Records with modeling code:
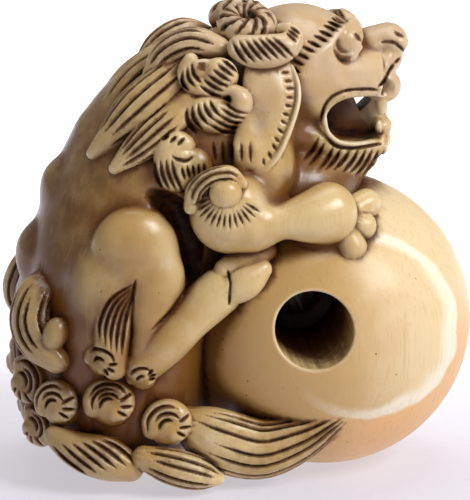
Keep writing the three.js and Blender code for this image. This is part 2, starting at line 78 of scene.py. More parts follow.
class Block:
    """Signed distances to the carved surface on a grid, negative inside, and how dark it is made there: the
    stain of the cuts, and painted shade in the deep hollows, the mouth and the cord hole.
    """

    def __init__(self, low, high, step):
        self.low = np.asarray(low, float)
        self.step = step
        self.shape = tuple(np.ceil((np.asarray(high) - self.low) / step).astype(int) + 1)
        self.distance = np.full(self.shape, BIG, np.float32)
        self.stain_and_shade = np.zeros(self.shape, np.float32)

    def window(self, low, high):
        """The slices of the grid between two corners, and the coordinates there along each axis."""
        first = np.clip(np.floor((np.asarray(low) - self.low) / self.step).astype(int), 0, self.shape)
        last = np.clip(np.ceil((np.asarray(high) - self.low) / self.step).astype(int) + 1, 0, self.shape)
        slices = tuple(slice(a, b) for a, b in zip(first, last))
        axes = [
            (self.low[i] + self.step * np.arange(first[i], last[i])).astype(np.float32) for i in range(3)
        ]
        return slices, np.meshgrid(*axes, indexing="ij", sparse=True)

    def add(self, slices, distance, blend=0.0, stain_and_shade=0.0):
        """Joins a form on, with a soft crease `blend` wide."""
        towards_back = self.distance[slices]
        self.stain_and_shade[slices] = np.where(distance < towards_back, stain_and_shade, self.stain_and_shade[slices])
        self.distance[slices] = soft_min(towards_back, distance, blend)

    def cut(self, slices, distance, blend=0.0, stain_and_shade=0.0):
        """Takes a form away, with its edge rounded `blend` wide."""
        self.distance[slices] = -soft_min(-self.distance[slices], distance, blend)
        if stain_and_shade:
            self.stain_and_shade[slices] = np.where(distance < STAIN_AND_SHADE_REACH, stain_and_shade, self.stain_and_shade[slices])

    def darken(self, slices, stain_and_shade):
        """Darkens what isn't darker already: stain in the cuts, and painted shade in the mouth and the cord
        hole.
        """
        self.stain_and_shade[slices] = np.maximum(self.stain_and_shade[slices], stain_and_shade)

    def finer(self, step):
        """The same block on a finer grid."""
        high = self.low + self.step * (np.array(self.shape) - 1)
        block = Block(self.low, high - step, step)
        field = self.distance
        for axis, count in enumerate(block.shape):
            field = resampled(field, axis, np.arange(count) * step / self.step)
        block.distance = field
        return block


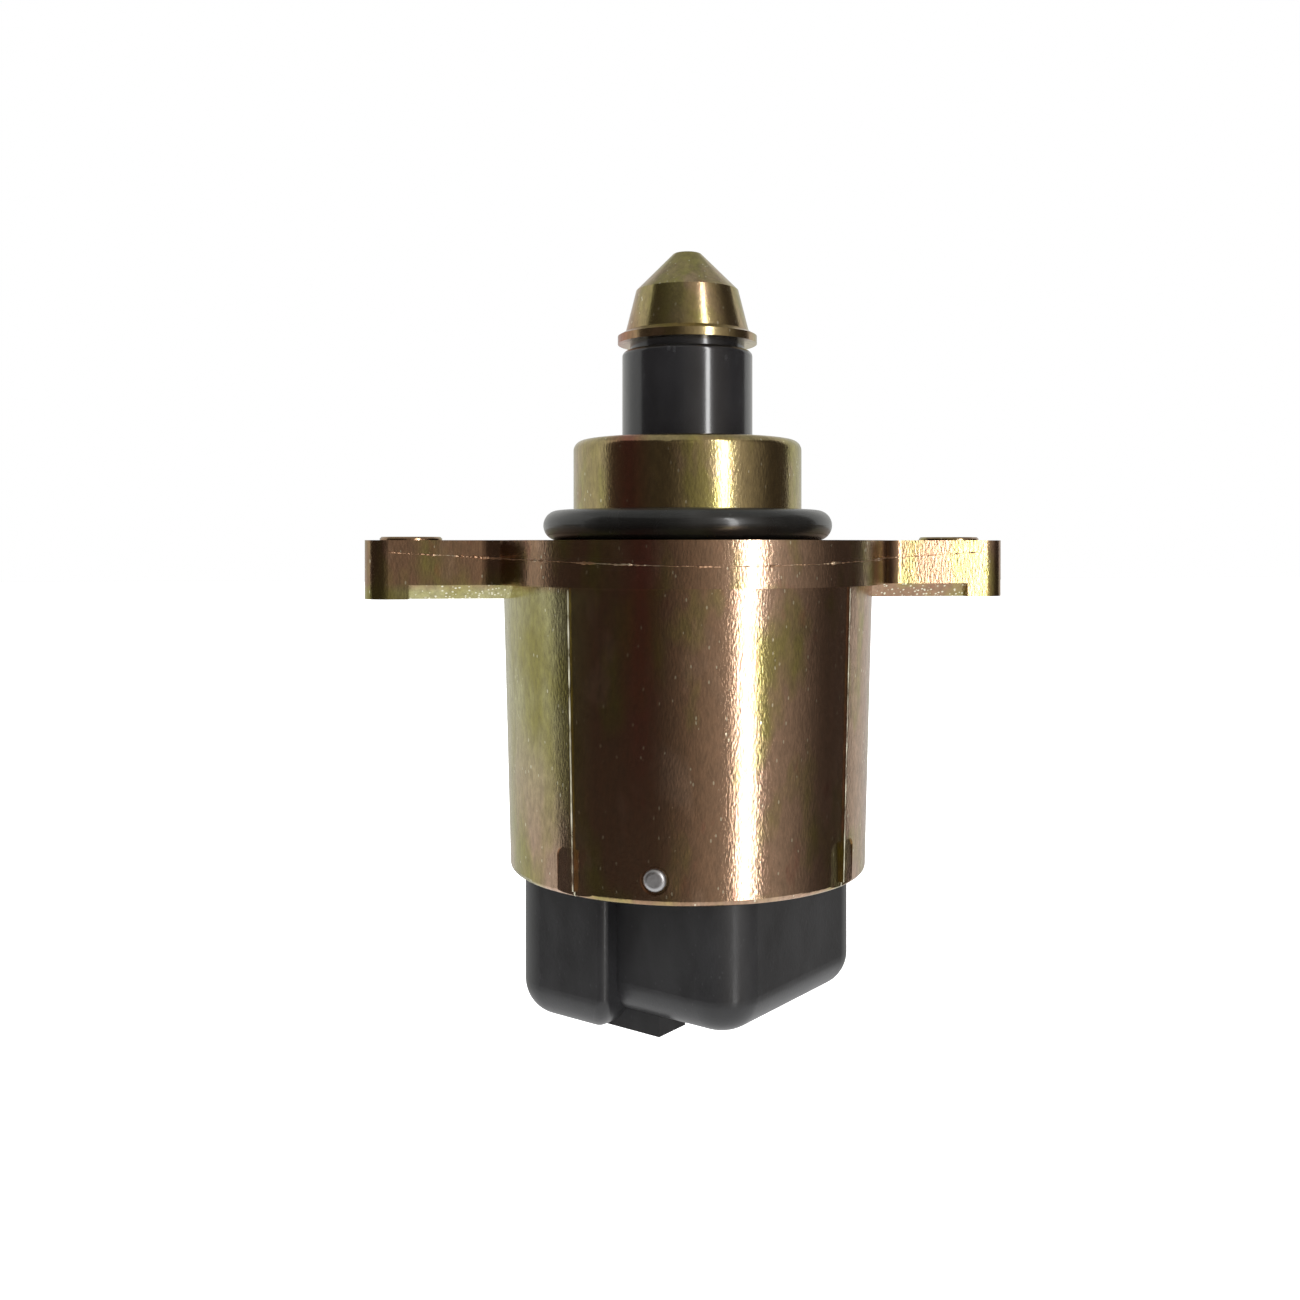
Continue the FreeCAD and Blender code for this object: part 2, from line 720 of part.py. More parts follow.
def connector_shell():
    """Outside of the connector below the can: rounded box with a proud lobe on one half."""
    box = rounded_block(shell_left, shell_right, -shell_half_depth, shell_half_depth,
                        shell_rim, socket_floor, shell_corner_radius)
    box = box.makeFillet(shell_edge_radius, level_edges(box, shell_rim))
    near = -shell_half_depth - lobe_proud
    lobe_top = can_bottom - slide_clearance
    lobe = block(shell_left, lobe_side, near, -shell_half_depth + shell_wall, lobe_rim, lobe_top)
    front = [e for e in upright_edges(lobe) if e.BoundBox.YMin < near + 0.001]
    lobe = lobe.makeFillet(lobe_corner_radius, [e for e in front if e.BoundBox.XMin < shell_left + 0.001])
    front = [e for e in upright_edges(lobe) if e.BoundBox.YMin < near + 0.001]
    lobe = lobe.makeFillet(lobe_side_radius, [e for e in front if e.BoundBox.XMax > lobe_side - 0.001])
    foot = [e for e in level_edges(lobe, lobe_rim)
            if e.BoundBox.YMin < near + lobe_corner_radius and e.BoundBox.XMin < lobe_side - 0.001]
    return box.fuse(lobe.makeFillet(shell_edge_radius, foot))


def socket_guide():
    """Guide that fills the near side of the socket behind the lobe, and a lower rib beside it."""
    inside = -shell_half_depth + shell_wall / 2
    top = socket_floor + shell_wall / 2
    guide = block(shell_left + shell_wall / 2, lobe_side, inside, guide_face, lobe_rim, top)
    rib = block(lobe_side - shell_wall, rib_side, inside, rib_face, lobe_rim, top)
    return guide.fuse(rib)


def connector_housing(terminals):
    """Round plug in the can, rectangular shell below it, socket with blades and an inner rib."""
    plug_bottom = can_bottom + can_edge_radius
    groove = can_bore_radius - plug_seal_section
    seal_half = plug_seal_section / 2 + gap_clearance
    plug = turned([(0, plug_top - plug_recess_depth), (plug_recess_radius, plug_top - plug_recess_depth),
                   (plug_recess_radius, plug_top), (can_fit_radius, plug_top),
                   (can_fit_radius, plug_seal_height + seal_half), (groove, plug_seal_height + seal_half),
                   (groove, plug_seal_height - seal_half), (can_fit_radius, plug_seal_height - seal_half),
                   (can_fit_radius, plug_bottom), (0, plug_bottom)])
    shell = connector_shell()
    socket = rounded_block(shell_left + shell_wall, shell_right - shell_wall, -shell_half_depth + shell_wall,
                           shell_half_depth - shell_wall, lobe_rim - 1, socket_floor, socket_corner_radius)
    body = plug.fuse(turn(shell, connector_turn)).cut(turn(socket, connector_turn))
    body = body.fuse(turn(socket_guide(), connector_turn))
    for angle in pin_angles():
        start = Vector(pin_inner_end, 0, pin_height)
        drill = Part.makeCylinder(pin_radius, can_bore_radius, start, Vector(1, 0, 0))
        body = body.cut(turn(drill, angle))
    for strip in terminals:
        body = body.cut(strip)
    return body


def connector_seal():
    """Seal between the plug and the bore of the can."""
    section = plug_seal_section / 2
    return Part.makeTorus(can_bore_radius - section, section, Vector(0, 0, plug_seal_height))


def retaining_pin():
    """Pin with a domed head, driven through the can into the moulding."""
    head = can_radius(pin_height) - pin_seat_depth
    dome = pin_radius / 2
    length = head + dome - pin_inner_end
    body = Part.makeCylinder(pin_radius, length, Vector(pin_inner_end, 0, pin_height), Vector(1, 0, 0))
    ends = [e for e in body.Edges if e.BoundBox.XMin > head and e.BoundBox.YLength > pin_radius]
    return body.makeFillet(dome * 0.9, ends)


def write(name, shape):
    """Save one piece, after a check that it is sound."""
    if not shape.isValid():
        raise ValueError(name + " is not a valid solid")
    solids = shape.Solids
    piece = solids[0] if len(solids) == 1 else Part.makeCompound(solids)
    piece.exportStep(os.path.join("parts", name + ".step"))
    print(f"{name}: {len(solids)} solid, {shape.Volume:.1f} mm3")


def main():
    os.makedirs("parts", exist_ok=True)
    terminals = [terminal(blade, tail, y) for blade, tail, y in blade_places()]
    write("housing", housing())
    write("flange_o_ring", flange_o_ring())
    write("pintle", pintle())
    write("plunger_sleeve", plunger_sleeve())
    write("guide_bush", guide_bush())
    write("lead_screw", lead_screw())
    write("return_spring", return_spring())
    write("spring_seat_washer", seat_washer())
    write("wave_washer", wave_washer())
    write("bearing_outer_ring", bearing_outer_ring())
    write("bearing_inner_ring", bearing_inner_ring())
    write("bearing_cage", bearing_cage())
    for i in range(ball_count):
        write(f"bearing_ball_{i + 1}", turn(bearing_ball(), 360 / ball_count * i))
    write("bearing_carrier", bearing_carrier())
    write("upper_stator_cup", upper_stator_cup())
    write("upper_pole_plate", upper_pole_plate())
    write("lower_pole_plate", lower_pole_plate())
    write("lower_stator_cup", lower_stator_cup())
    write("upper_bobbin", bobbin(stator_middle + sheet))
    write("lower_bobbin", lower_bobbin(terminals))
    write("upper_winding", winding(stator_middle + sheet))
    write("lower_winding", winding(stator_bottom + sheet))
    write("rotor_hub", rotor_hub())
    write("rotor_nut", rotor_nut())
    write("ring_magnet", ring_magnet())
    write("thrust_washer", thrust_washer())
    write("rear_bush", rear_bush())
    write("rear_plate", rear_plate())
    write("connector_housing", connector_housing(terminals))
    write("connector_seal_ring", connector_seal())
    for i, strip in enumerate(terminals):
        write(f"terminal_{i + 1}", strip)
    for i, angle in enumerate(pin_angles()):
        write(f"retaining_pin_{i + 1}", turn(retaining_pin(), angle))


main()
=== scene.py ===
import math

import bmesh
import bpy
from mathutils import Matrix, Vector, noise


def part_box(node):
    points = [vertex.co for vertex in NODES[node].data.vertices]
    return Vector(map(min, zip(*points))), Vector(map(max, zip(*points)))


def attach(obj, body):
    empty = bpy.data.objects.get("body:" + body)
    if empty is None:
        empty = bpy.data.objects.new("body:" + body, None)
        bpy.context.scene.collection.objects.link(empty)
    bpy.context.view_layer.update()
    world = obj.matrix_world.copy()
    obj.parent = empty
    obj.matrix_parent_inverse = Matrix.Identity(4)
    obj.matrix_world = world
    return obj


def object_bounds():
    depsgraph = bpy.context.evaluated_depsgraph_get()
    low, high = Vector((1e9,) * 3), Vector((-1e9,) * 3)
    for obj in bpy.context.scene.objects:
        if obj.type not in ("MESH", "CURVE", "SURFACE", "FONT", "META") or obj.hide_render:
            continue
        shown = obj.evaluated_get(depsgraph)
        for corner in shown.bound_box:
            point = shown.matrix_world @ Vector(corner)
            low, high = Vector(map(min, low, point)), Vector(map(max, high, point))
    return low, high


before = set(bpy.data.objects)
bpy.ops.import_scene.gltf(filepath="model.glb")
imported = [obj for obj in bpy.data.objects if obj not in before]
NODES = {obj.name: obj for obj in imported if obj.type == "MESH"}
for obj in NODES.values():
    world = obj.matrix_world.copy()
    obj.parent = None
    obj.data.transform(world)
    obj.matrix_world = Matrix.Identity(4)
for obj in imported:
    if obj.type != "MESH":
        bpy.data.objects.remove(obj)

bl_info = {
    "name": "Idle air control valve finish",
    "version": (1, 0, 0),
    "blender": (4, 5, 0),
    "location": "View3D > Sidebar > Valve",
    "description": "Finishes, trim and studio for the idle air control valve",
    "category": "Object",
}

MM = 0.001
CAD_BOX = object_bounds()

# The photograph's view: frame width in pixels, focal length in those pixels, the height of the
# horizon and the column of the valve's axis, and the size of a pixel in the plane of the axis
PHOTO_WIDTH = 1300
PHOTO_FOCAL = 1368
PHOTO_HORIZON = 543.7
PHOTO_AXIS_COLUMN = 687.25
PHOTO_PIXEL = 0.09 * MM

# Angle in degrees by which the valve is turned to the camera, and the camera's height over the
# mounting face
CAMERA_TURN = 8.0
CAMERA_HEIGHT = -0.3 * MM

# Room: edges of its dim side as azimuths in degrees, radius, reach below and above the mounting
# face, and the window strip with its halo
ROOM_LEFT = -89.0
ROOM_RIGHT = 119.0
ROOM_RADIUS = 1.60
ROOM_BELOW = 0.85
ROOM_ABOVE = 1.35
ROOM_STEPS = 40
STRIP_AZIMUTH = 34.6
STRIP_DISTANCE = 1.50
STRIP_HEIGHT = 0.2
HALO_HALF = 55.0

# Outline of the flange, in millimetres: half length, round waist, straight ears, the hollow at
# their roots and their corners
FLANGE_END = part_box("housing")[1][0] / MM
WAIST_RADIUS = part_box("housing")[1][1] / MM
EAR_HALF = 4.7
EAR_ROOT = 2.0
EAR_CORNER = 2.05

# Torn flash on the flange: step along it in millimetres, height of its line at the waist, rise of
# the line towards the ears, and how deep it sits in the casting
FLASH_STEP = 0.12
FLASH_MIDDLE = -2.1 * MM
FLASH_RISE = 1.2 * MM
FLASH_ROOT = 0.1 * MM

# Where the film on the casting changes: top of the ridges, underside of the ears, the red streak
RIDGE_TOP = -4 * MM
EAR_UNDERSIDE = -3.83 * MM
STREAK_COLUMN = -6.3 * MM


def colour_property(name, description, default):
    return bpy.props.FloatVectorProperty(
        name=name, description=description, subtype="COLOR", size=4, min=0, max=1, default=default)


def length_property(name, description, default):
    return bpy.props.FloatProperty(
        name=name, description=description, unit="LENGTH", subtype="DISTANCE", default=default)


def share_property(name, description, default):
    return bpy.props.FloatProperty(
        name=name, description=description, subtype="FACTOR", min=0, max=1, default=default)


class ChromateLooks(bpy.types.PropertyGroup):
    brown: colour_property("Brown", "Main tone of the chromate film", (0.45, 0.28, 0.175, 1))
    olive: colour_property("Olive", "Green-gold tone of the thicker film", (0.44, 0.40, 0.13, 1))
    sage: colour_property("Sage", "Grey-green tone on the left", (0.60, 0.57, 0.30, 1))
    gold: colour_property("Gold", "Yellower tone of the spigot and the pintle", (0.56, 0.47, 0.22, 1))
    rose: colour_property("Rose", "Pink tone of the thinner film", (0.62, 0.43, 0.31, 1))
    red: colour_property("Red", "Red interference streaks", (0.50, 0.15, 0.12, 1))
    # Painted shade: a darker tone laid into the grain's hollows to stand in for their shade
    grain_shade: colour_property("Hollow", "Dark tone in the hollows of the grain", (0.16, 0.12, 0.08, 1))
    bare: colour_property("Bare zinc", "Zinc on worn and broken edges", (0.90, 0.86, 0.66, 1))
    patch_size: length_property("Patch size", "Size of the cloudy colour patches", 7 * MM)
    grain_size: length_property("Grain size", "Size of the casting's grain", 0.20 * MM)
    grain_depth: length_property("Grain depth", "Depth of the casting's grain", 0.0105 * MM)
    roughness: share_property("Roughness", "Roughness of the film", 0.19)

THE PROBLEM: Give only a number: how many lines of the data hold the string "empty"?

RESULT OF THIS TASK: 5